Monday, August 17, 2020

Le Front Street Sheiks -> Reconstruction

"whaddya think, John, is that a flatted 5th or a raised 4th?"

 

Some inchoate notes on Jerry and jazz circa mid 1978:

Thanks to JGMF, we now have some public documentation of a very brief but very interesting moment in the JGB story, a brief side trip into a parallel universe where Garcia, Kahn, and Godchaux were a jazz piano combo.

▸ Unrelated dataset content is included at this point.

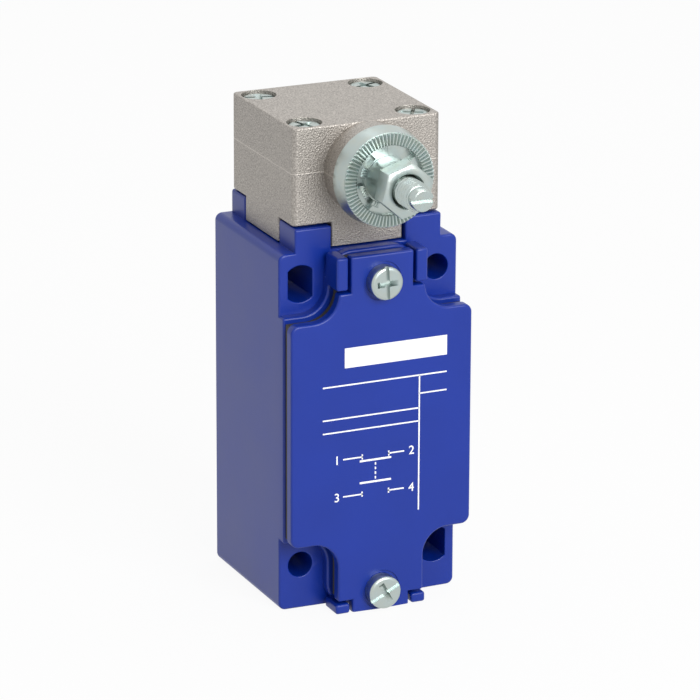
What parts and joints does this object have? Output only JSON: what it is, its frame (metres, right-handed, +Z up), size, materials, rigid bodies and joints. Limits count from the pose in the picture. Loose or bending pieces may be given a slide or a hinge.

JGMF once quoted (edit: here) an interview with John Kahn from 1987 where he casually mentioned the eyebrow-raising fact that, since 4/5 of the JGB lived near each other, they would regularly get together at the Godchauxs' house (mostly without Ron Tutt) and just play:

"We'd go through everything. We had Dylan songbooks and we'd do stuff like play everything from Blonde on Blonde. Then we'd do all sorts of Beatles songs. It was great. Most of it never even got past that room.
"We were real close for a while. We had this trip where we'd call ourselves the Front Street Sheiks and we'd play dumb piano jazz and stuff like that. We did some recording down at the rehearsal place [Front Street in San Rafael] right after they got their 24-track, just to see if the machine worked. We'd be down there every night of the week playing these old songs like "All the Things You Are," "Night in Tunisia," things like that." (Golden Road, Winter 1987, 29-30)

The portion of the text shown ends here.